Uma das coisas que referimos é que devem ser asseguradas melhores condições de qualidade de vida para os residentes dos espaços florestais. Verificamos que o nosso país durante anos e anos não tem aproveitado os recursos. Temos que preparar o país para um cenário de incêndio extremo. Não podemos pactuar com uma ausência de planos de defesa. A população não deve abandonar as casas mas, em caso de necessidade, o plano de evacuação deverá ser executado. Temos que melhorar a prestação de socorro médico em caso catástrofe, criar um espaço de busca e salvamento, com recursos próprios. Muitas terras criaram as suas próprias entidades de proteção. Não são bombeiros, mas são pessoas que se treinam, equipam e têm viaturas como se fossem bombeiros. Em 2016 houve um incêndio no Funchal – e nós visitámos este incêndio. Uma das coisas que observámos foi uma casa, que era das mais vulneráveis e ficou intacta. Ela estava intacta porque o seu dono teve o cuidado de preparar-se para a defender, com tubos de água em toda a volta. O fogo chegava por todos os lados e não destruiu esta casa.

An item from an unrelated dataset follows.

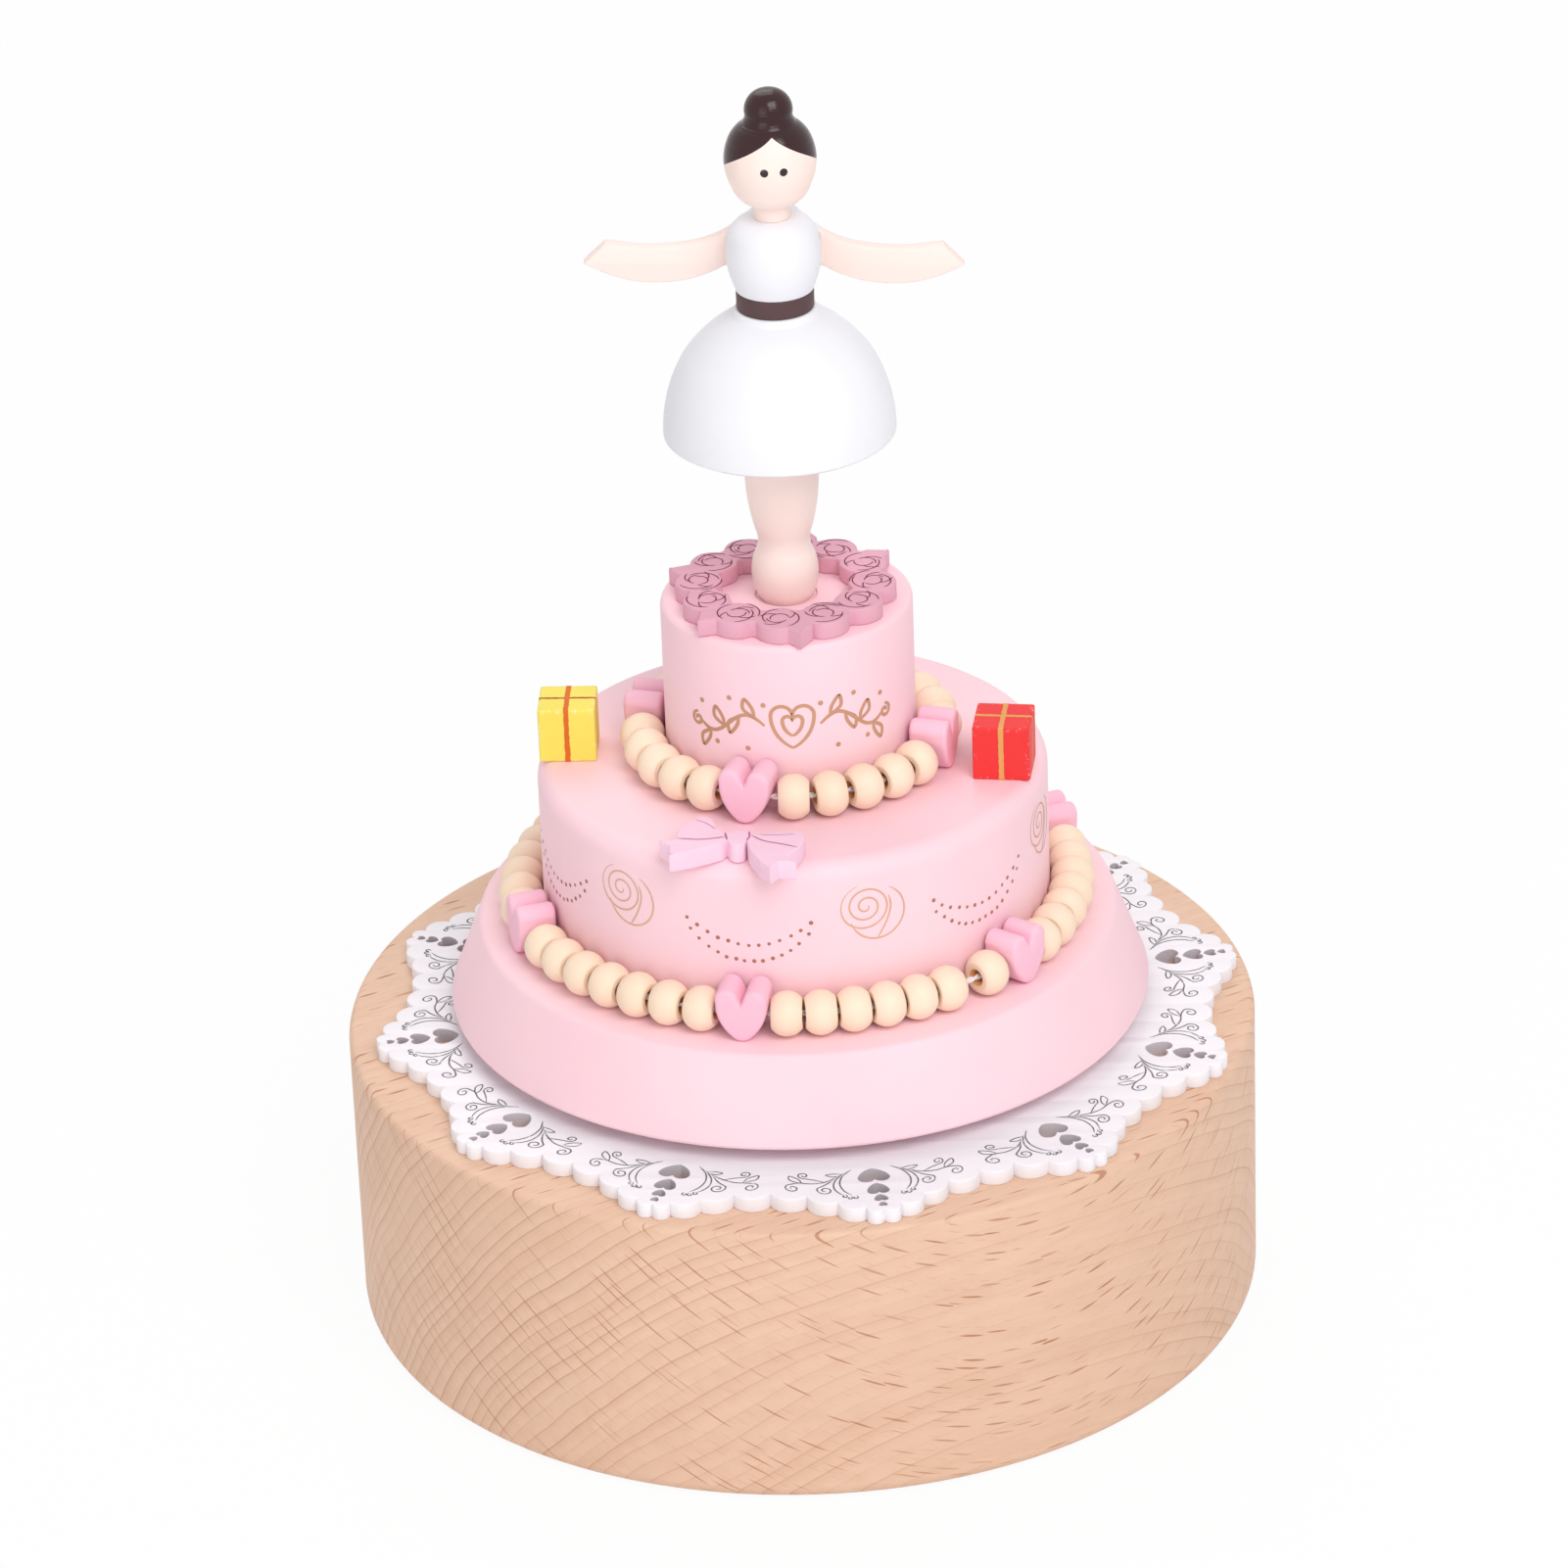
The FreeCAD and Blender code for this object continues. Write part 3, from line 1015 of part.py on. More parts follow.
def pinned_cylinder():
    """Brass tube with two end discs and rows of pins in a plain repeating pattern."""
    radius, length, wall = float(s.cylinder_radius), float(cylinder_length), float(s.cylinder_wall)
    bore = float(s.cylinder_arbor_radius + s.fit_play)
    along = FreeCAD.Vector(1, 0, 0)
    solid = Part.makeCylinder(radius, length, FreeCAD.Vector(), along)
    solid = solid.cut(Part.makeCylinder(radius - wall, length - 2 * wall, FreeCAD.Vector(wall, 0, 0), along))
    solid = solid.cut(Part.makeCylinder(bore, length, FreeCAD.Vector(), along))
    pins = []
    for track in range(COMB_TEETH):
        for k in range(PINS_PER_TRACK):
            turn = math.radians(17.0 + 40.0 * track + 360.0 / PINS_PER_TRACK * k + 9.0 * (track % 3) * k)
            out = FreeCAD.Vector(0, math.cos(turn), math.sin(turn))
            foot = FreeCAD.Vector(track_x(track), 0, 0) + out * (radius - wall / 2)
            pins.append(Part.makeCylinder(float(s.pin_radius), wall / 2 + float(s.pin_height), foot, out))
    feature("pinned_cylinder", solid.fuse(pins), s.cylinder_start, 0, axis_level)


def comb():
    """Steel comb: tuned teeth of one length, drilled root, and the screws that hold it."""
    tip = float(s.cylinder_radius + s.pin_height + s.pin_gap)
    length, thickness = float(s.comb_length), float(s.comb_thickness)
    root = tip + float(s.comb_tooth_length)
    pitch = track_x(1) - track_x(0)
    half = (pitch - float(s.comb_tooth_gap)) / 2
    full = float(cylinder_length)
    points = [(0.0, tip + length), (0.0, root)]
    for i in range(COMB_TEETH):
        x = track_x(i)
        points += [(x - half, root), (x - half, tip), (x + half, tip), (x + half, root)]
    points += [(full, root), (full, tip + length)]
    plate = Part.Face(loop_wire(points)).extrude(FreeCAD.Vector(0, 0, thickness))
    for x, y in comb_screw_places():
        spot = FreeCAD.Vector(float(x - s.cylinder_start), float(y), 0)
        plate = plate.cut(Part.makeCylinder(float(s.screw_radius + s.fit_play), thickness, spot))
    feature("comb", plate, s.cylinder_start, 0, axis_level - s.comb_thickness / 2)
    screws("comb_screws", comb_screw_places(), s.comb_thickness + s.comb_screw_grip,
           axis_level + s.comb_thickness / 2 + s.comb_screw_grip)


def governor():
    """Frame, arbor with pinion and worm wheel, the upright worm, and the fan that brakes it."""
    start = cylinder_wheel_start - 0.2
    bore = s.governor_arbor_radius + s.fit_play
    lying_gear("governor_pinion", GOVERNOR_PINION_TEETH, s.governor_module, bore,
               180.0 / GOVERNOR_PINION_TEETH, start, s.governor_pinion_width, governor_y)
    wheel_start = worm_x - s.worm_wheel_width / 2
    lying_gear("worm_wheel", WORM_WHEEL_TEETH, s.governor_module, bore, 180, wheel_start,
               s.worm_wheel_width, governor_y)
    inner, outer = start - 1.7, worm_x + 1.7
    sub_part(lying_cylinder("governor_bar", s.governor_arbor_radius, inner, outer + 1.0,
                            governor_y, axis_level), "governor_arbor")
    governor_frame(inner, outer)
    worm()
    fan()


def governor_frame(inner, outer):
    """Top plate under the bedplate, two cheeks for the arbor and an arm under the fan."""
    foot = fan_level - 2.0
    arm_top = foot + 1.0
    top_low = plate_under - s.plate_thickness
    y_out = worm_y - 2.7
    cheek_low = axis_level - 3.3
    top = block("governor_top", (inner, outer + 1.9), (y_out, governor_y + 4.6), (top_low, plate_under))
    inner_cheek = block("governor_inner_cheek", (inner, inner + 1.0),
                        (governor_y - 1.9, governor_y + 2.0), (cheek_low, plate_under))
    outer_cheek = block("governor_outer_cheek", (outer, outer + 1.0),
                        (governor_y - 1.4, governor_y + 3.4), (cheek_low, plate_under))
    leg = block("governor_leg", (outer, outer + 1.0), (governor_y + 0.1, governor_y + 3.4),
                (foot, plate_under))
    arm = block("governor_arm", (worm_x - 1.0, outer + 1.0), (worm_y - 1.2, governor_y + 3.4),
                (foot, arm_top))
    frame = fused("governor_casting", [top, inner_cheek, outer_cheek, leg, arm])
    bearing_hole = lying_cylinder("governor_bearing", s.governor_arbor_radius + s.running_play, inner,
                                  outer + 1.0, governor_y, axis_level)
    worm_hole = cylinder("worm_bearing", s.worm_shaft_radius + s.running_play, foot, plate_under,
                         worm_x, worm_y)
    holes = [cylinder("governor_hole_%d" % i, s.screw_radius + s.fit_play, top_low, plate_under, x, y)
             for i, (x, y) in enumerate(governor_screw_places())]
    sub_part(cut("governor_drilled", frame, [bearing_hole, worm_hole] + holes), "governor_frame")
    screws("governor_screws", governor_screw_places(), s.plate_thickness + s.short_screw_grip,
           plate_under + s.short_screw_grip)


def worm():
    """Endless screw: one right hand thread on an upright shaft, opposite the worm wheel."""
    root, tip = float(s.worm_root_radius), float(s.worm_tip_radius)
    lead = math.pi * float(s.governor_module)
    length = float(s.worm_length)
    low = float(axis_level) - length / 2
    shaft_low, shaft_high = float(fan_level) - 1.5, float(plate_under) - 0.6
    crest, foot = lead * 0.09, lead * 0.27
    turns = length / lead - 1.0
    helix = Part.makeHelix(lead, lead * turns, root)
    inside = root - 0.1
    section = Part.makePolygon([FreeCAD.Vector(inside, 0, -foot), FreeCAD.Vector(tip, 0, -crest),
                                FreeCAD.Vector(tip, 0, crest), FreeCAD.Vector(inside, 0, foot),
                                FreeCAD.Vector(inside, 0, -foot)])
    thread = Part.Wire(helix).makePipeShell([section], True, True)
    whole = round(length / 2 / lead - 0.5) + 0.5
    start = float(axis_level) - whole * lead
    thread.rotate(FreeCAD.Vector(), FreeCAD.Vector(0, 0, 1), 90)
    thread.translate(FreeCAD.Vector(0, 0, start))
    core = Part.makeCylinder(root, length, FreeCAD.Vector(0, 0, low))
    shaft = Part.makeCylinder(float(s.worm_shaft_radius), shaft_high - shaft_low,
                              FreeCAD.Vector(0, 0, shaft_low))
    solid = core.fuse([shaft]).fuse(thread)
    feature("worm", solid, worm_x, worm_y)


def fan():
    """Two blades on a boss, pressed on the worm's shaft."""
    radius, height = float(s.fan_radius), float(s.fan_height)
    half, shaft = float(s.fan_thickness) / 2, float(s.worm_shaft_radius + s.fit_play)
    blades = Part.makeBox(radius * 2, half * 2, height, FreeCAD.Vector(-radius, -half, 0))
    boss = Part.makeCylinder(shaft * 2, height)
    hole = Part.makeCylinder(shaft, height)
    feature("fan", boss.fuse(blades).cut(hole), worm_x, worm_y, fan_level)


def check_and_write():
    """Stops if anything failed or is not a sound solid, then writes one file for each sub-part."""
    doc.recompute()
    for item in doc.Objects:
        if "Invalid" in item.State or "Error" in item.State:
            raise RuntimeError("%s did not compute: %s" % (item.Label, item.State))
    for item in parts:
        shape = item.Shape
        if shape.isNull() or not shape.Solids or not shape.isValid():
            raise RuntimeError("%s has no sound solid" % item.Label)
    os.makedirs("parts", exist_ok=True)
    for item in parts:
        item.Shape.exportStep("parts/%s.step" % item.Label)
    print("%d sub-parts written" % len(parts))


base()
cover()
doily()
cake()
garland("lower", s.tier_middle_radius, middle_foot, 6, -10.8, 6, 1.8)
garland("upper", s.tier_top_radius, top_foot, 4, -16.5, 0, 0.0)
tier_ornaments()
doll()
bedplate()
winding()
spring()
cylinder_train()
comb()
governor()
check_and_write()
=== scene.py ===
import bpy
import json
import math
import random
from mathutils import Matrix, Vector
from mathutils.geometry import tessellate_polygon


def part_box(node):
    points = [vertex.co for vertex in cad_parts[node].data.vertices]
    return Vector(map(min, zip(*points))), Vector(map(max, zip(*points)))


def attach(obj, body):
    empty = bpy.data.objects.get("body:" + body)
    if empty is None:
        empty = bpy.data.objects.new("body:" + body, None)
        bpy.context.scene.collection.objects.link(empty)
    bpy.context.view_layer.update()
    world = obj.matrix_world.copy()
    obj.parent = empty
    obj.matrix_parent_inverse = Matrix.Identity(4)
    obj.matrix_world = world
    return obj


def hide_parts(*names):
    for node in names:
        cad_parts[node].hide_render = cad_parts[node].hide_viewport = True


# Wooden music box in the shape of a cake. Lengths below are millimetres until a mesh is made.
# Bearings are degrees from the front (-Y), positive towards +X.
MM = 0.001
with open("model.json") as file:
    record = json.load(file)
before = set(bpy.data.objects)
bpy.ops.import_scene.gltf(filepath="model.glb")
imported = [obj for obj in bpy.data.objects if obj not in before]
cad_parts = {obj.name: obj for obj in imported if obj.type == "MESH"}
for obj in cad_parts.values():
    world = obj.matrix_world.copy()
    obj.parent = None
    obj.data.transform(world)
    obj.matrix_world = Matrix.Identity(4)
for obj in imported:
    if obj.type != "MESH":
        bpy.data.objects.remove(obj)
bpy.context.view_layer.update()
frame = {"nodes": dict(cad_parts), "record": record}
BODIES = frame["record"]["behaviour"]["bodies"]
BODY_OF = {node: body for body, nodes in BODIES.items() for node in nodes}
SLOT_OF = {row["node"]: row["material_slot"] for row in frame["record"]["subparts"]}
chance = random.Random(7)


def foot_of(node):
    """Lowest level of a CAD node."""
    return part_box(node)[0].z / MM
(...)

Na nossa investigação estamos a tentar desenvolver soluções. Se existisse um sistema de defesa em volta das casas ou das aldeias, daria muito mais segurança às pessoas e evitava a sua destruição. As lições que temos que aprender são estas. Temos que enfrentar os problemas, melhorar os nossos conhecimentos sobre os incêndios, e estar cientes de que, muitas vezes, estes incêndios estão acima da nossa capacidade de os extinguir. A sociedade tem que se preparar para enfrentar estas situações. Temos que reconhecer que em muitas situações as pessoas podem ser ameaçadas e terão que ser retiradas das suas casas, mas nem sempre será assim. Há que trabalhar com as coletividades para identificar os riscos, reduzir a carga de combustível e o nível de emissões. Temos também de encontrar maneiras de alertar as pessoas com antecedência. Temos que preparar as comunidades para resistir ao fogo, mesmo sem ajuda externa. Um sobrevivente dos incêndios disse-nos isto, porque viu morrer dois familiares, que fugiram: “Mesmo que eu viva 100 anos não fugirei de casa durante um incêndio”.
Muito obrigado pela sua visita a Monchique.